## WORK INSTRUCTIONS
Transcribe every record that appears below, exactly and in full.

━━ SUPPLIED RECORDS ━━

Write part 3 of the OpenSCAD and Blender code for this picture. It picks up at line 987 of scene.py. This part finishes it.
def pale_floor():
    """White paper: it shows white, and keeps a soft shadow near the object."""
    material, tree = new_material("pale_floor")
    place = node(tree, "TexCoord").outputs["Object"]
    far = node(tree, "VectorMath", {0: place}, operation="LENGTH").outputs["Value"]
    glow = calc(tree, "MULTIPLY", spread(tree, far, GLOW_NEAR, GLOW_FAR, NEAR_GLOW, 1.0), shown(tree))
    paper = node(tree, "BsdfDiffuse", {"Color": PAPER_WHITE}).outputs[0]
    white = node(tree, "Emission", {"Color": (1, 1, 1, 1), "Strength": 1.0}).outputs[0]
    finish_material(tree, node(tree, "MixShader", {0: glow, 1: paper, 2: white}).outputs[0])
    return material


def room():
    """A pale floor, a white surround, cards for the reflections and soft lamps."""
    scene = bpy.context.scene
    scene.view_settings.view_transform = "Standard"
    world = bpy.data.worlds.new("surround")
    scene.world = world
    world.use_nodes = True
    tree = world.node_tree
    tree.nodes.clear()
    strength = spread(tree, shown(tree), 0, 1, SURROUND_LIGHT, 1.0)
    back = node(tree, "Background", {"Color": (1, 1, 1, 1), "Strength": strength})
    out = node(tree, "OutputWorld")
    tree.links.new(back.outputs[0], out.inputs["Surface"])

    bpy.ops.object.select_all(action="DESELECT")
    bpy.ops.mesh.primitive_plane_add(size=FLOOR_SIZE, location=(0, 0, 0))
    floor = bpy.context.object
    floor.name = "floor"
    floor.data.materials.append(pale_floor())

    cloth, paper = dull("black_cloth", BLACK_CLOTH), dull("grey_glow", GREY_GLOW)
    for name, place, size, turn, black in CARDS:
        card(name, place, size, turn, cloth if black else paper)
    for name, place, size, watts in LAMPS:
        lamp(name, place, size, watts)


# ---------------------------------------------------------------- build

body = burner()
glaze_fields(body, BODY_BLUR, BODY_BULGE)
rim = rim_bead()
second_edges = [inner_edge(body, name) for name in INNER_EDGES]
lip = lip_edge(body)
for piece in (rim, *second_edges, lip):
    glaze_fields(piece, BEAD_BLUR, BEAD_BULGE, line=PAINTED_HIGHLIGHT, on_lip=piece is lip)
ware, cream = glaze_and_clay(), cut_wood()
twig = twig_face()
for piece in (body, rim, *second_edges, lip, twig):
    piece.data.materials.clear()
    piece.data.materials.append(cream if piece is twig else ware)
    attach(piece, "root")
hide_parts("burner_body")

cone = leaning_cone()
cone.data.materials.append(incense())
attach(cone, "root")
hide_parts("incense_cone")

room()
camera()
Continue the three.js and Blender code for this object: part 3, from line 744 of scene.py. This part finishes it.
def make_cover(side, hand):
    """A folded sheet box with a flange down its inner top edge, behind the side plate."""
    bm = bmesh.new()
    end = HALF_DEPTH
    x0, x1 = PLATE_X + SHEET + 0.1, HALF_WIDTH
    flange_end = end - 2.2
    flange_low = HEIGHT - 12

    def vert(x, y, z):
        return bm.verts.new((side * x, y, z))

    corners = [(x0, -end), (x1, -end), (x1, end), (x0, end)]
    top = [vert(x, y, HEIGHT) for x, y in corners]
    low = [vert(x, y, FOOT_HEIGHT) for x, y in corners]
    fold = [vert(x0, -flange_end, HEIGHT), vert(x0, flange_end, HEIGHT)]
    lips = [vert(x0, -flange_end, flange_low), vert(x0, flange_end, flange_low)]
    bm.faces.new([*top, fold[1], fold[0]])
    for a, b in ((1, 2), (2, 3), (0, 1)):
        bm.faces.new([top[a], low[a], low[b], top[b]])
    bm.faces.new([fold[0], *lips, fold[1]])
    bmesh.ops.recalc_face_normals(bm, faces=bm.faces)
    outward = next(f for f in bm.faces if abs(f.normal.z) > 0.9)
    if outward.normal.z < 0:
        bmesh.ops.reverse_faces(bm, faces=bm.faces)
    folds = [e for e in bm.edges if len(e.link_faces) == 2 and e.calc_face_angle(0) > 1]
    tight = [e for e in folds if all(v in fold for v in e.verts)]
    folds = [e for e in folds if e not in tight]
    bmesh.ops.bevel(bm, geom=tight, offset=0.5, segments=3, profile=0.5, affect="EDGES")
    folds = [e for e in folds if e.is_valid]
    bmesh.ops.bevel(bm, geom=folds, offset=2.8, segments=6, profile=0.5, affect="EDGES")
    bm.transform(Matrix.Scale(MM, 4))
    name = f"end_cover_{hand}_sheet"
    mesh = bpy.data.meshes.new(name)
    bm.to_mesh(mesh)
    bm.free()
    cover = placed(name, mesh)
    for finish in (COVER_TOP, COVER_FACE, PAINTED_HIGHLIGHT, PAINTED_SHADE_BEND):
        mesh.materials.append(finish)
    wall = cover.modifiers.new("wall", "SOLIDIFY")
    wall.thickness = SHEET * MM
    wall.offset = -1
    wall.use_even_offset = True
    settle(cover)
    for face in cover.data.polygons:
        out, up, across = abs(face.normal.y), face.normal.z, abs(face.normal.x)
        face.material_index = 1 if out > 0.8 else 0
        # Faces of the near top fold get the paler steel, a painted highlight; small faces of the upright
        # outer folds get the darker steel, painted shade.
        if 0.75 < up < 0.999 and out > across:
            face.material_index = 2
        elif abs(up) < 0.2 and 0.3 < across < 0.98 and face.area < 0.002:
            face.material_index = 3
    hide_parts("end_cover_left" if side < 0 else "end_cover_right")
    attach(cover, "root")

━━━

## RESULT OF THIS EXERCISE
Write part 3 of the OpenSCAD and Blender code for this picture. It picks up at line 987 of scene.py. This part finishes it.
def pale_floor():
    """White paper: it shows white, and keeps a soft shadow near the object."""
    material, tree = new_material("pale_floor")
    place = node(tree, "TexCoord").outputs["Object"]
    far = node(tree, "VectorMath", {0: place}, operation="LENGTH").outputs["Value"]
    glow = calc(tree, "MULTIPLY", spread(tree, far, GLOW_NEAR, GLOW_FAR, NEAR_GLOW, 1.0), shown(tree))
    paper = node(tree, "BsdfDiffuse", {"Color": PAPER_WHITE}).outputs[0]
    white = node(tree, "Emission", {"Color": (1, 1, 1, 1), "Strength": 1.0}).outputs[0]
    finish_material(tree, node(tree, "MixShader", {0: glow, 1: paper, 2: white}).outputs[0])
    return material


def room():
    """A pale floor, a white surround, cards for the reflections and soft lamps."""
    scene = bpy.context.scene
    scene.view_settings.view_transform = "Standard"
    world = bpy.data.worlds.new("surround")
    scene.world = world
    world.use_nodes = True
    tree = world.node_tree
    tree.nodes.clear()
    strength = spread(tree, shown(tree), 0, 1, SURROUND_LIGHT, 1.0)
    back = node(tree, "Background", {"Color": (1, 1, 1, 1), "Strength": strength})
    out = node(tree, "OutputWorld")
    tree.links.new(back.outputs[0], out.inputs["Surface"])

    bpy.ops.object.select_all(action="DESELECT")
    bpy.ops.mesh.primitive_plane_add(size=FLOOR_SIZE, location=(0, 0, 0))
    floor = bpy.context.object
    floor.name = "floor"
    floor.data.materials.append(pale_floor())

    cloth, paper = dull("black_cloth", BLACK_CLOTH), dull("grey_glow", GREY_GLOW)
    for name, place, size, turn, black in CARDS:
        card(name, place, size, turn, cloth if black else paper)
    for name, place, size, watts in LAMPS:
        lamp(name, place, size, watts)


# ---------------------------------------------------------------- build

body = burner()
glaze_fields(body, BODY_BLUR, BODY_BULGE)
rim = rim_bead()
second_edges = [inner_edge(body, name) for name in INNER_EDGES]
lip = lip_edge(body)
for piece in (rim, *second_edges, lip):
    glaze_fields(piece, BEAD_BLUR, BEAD_BULGE, line=PAINTED_HIGHLIGHT, on_lip=piece is lip)
ware, cream = glaze_and_clay(), cut_wood()
twig = twig_face()
for piece in (body, rim, *second_edges, lip, twig):
    piece.data.materials.clear()
    piece.data.materials.append(cream if piece is twig else ware)
    attach(piece, "root")
hide_parts("burner_body")

cone = leaning_cone()
cone.data.materials.append(incense())
attach(cone, "root")
hide_parts("incense_cone")

room()
camera()
Continue the three.js and Blender code for this object: part 3, from line 744 of scene.py. This part finishes it.
def make_cover(side, hand):
    """A folded sheet box with a flange down its inner top edge, behind the side plate."""
    bm = bmesh.new()
    end = HALF_DEPTH
    x0, x1 = PLATE_X + SHEET + 0.1, HALF_WIDTH
    flange_end = end - 2.2
    flange_low = HEIGHT - 12

    def vert(x, y, z):
        return bm.verts.new((side * x, y, z))

    corners = [(x0, -end), (x1, -end), (x1, end), (x0, end)]
    top = [vert(x, y, HEIGHT) for x, y in corners]
    low = [vert(x, y, FOOT_HEIGHT) for x, y in corners]
    fold = [vert(x0, -flange_end, HEIGHT), vert(x0, flange_end, HEIGHT)]
    lips = [vert(x0, -flange_end, flange_low), vert(x0, flange_end, flange_low)]
    bm.faces.new([*top, fold[1], fold[0]])
    for a, b in ((1, 2), (2, 3), (0, 1)):
        bm.faces.new([top[a], low[a], low[b], top[b]])
    bm.faces.new([fold[0], *lips, fold[1]])
    bmesh.ops.recalc_face_normals(bm, faces=bm.faces)
    outward = next(f for f in bm.faces if abs(f.normal.z) > 0.9)
    if outward.normal.z < 0:
        bmesh.ops.reverse_faces(bm, faces=bm.faces)
    folds = [e for e in bm.edges if len(e.link_faces) == 2 and e.calc_face_angle(0) > 1]
    tight = [e for e in folds if all(v in fold for v in e.verts)]
    folds = [e for e in folds if e not in tight]
    bmesh.ops.bevel(bm, geom=tight, offset=0.5, segments=3, profile=0.5, affect="EDGES")
    folds = [e for e in folds if e.is_valid]
    bmesh.ops.bevel(bm, geom=folds, offset=2.8, segments=6, profile=0.5, affect="EDGES")
    bm.transform(Matrix.Scale(MM, 4))
    name = f"end_cover_{hand}_sheet"
    mesh = bpy.data.meshes.new(name)
    bm.to_mesh(mesh)
    bm.free()
    cover = placed(name, mesh)
    for finish in (COVER_TOP, COVER_FACE, PAINTED_HIGHLIGHT, PAINTED_SHADE_BEND):
        mesh.materials.append(finish)
    wall = cover.modifiers.new("wall", "SOLIDIFY")
    wall.thickness = SHEET * MM
    wall.offset = -1
    wall.use_even_offset = True
    settle(cover)
    for face in cover.data.polygons:
        out, up, across = abs(face.normal.y), face.normal.z, abs(face.normal.x)
        face.material_index = 1 if out > 0.8 else 0
        # Faces of the near top fold get the paler steel, a painted highlight; small faces of the upright
        # outer folds get the darker steel, painted shade.
        if 0.75 < up < 0.999 and out > across:
            face.material_index = 2
        elif abs(up) < 0.2 and 0.3 < across < 0.98 and face.area < 0.002:
            face.material_index = 3
    hide_parts("end_cover_left" if side < 0 else "end_cover_right")
    attach(cover, "root")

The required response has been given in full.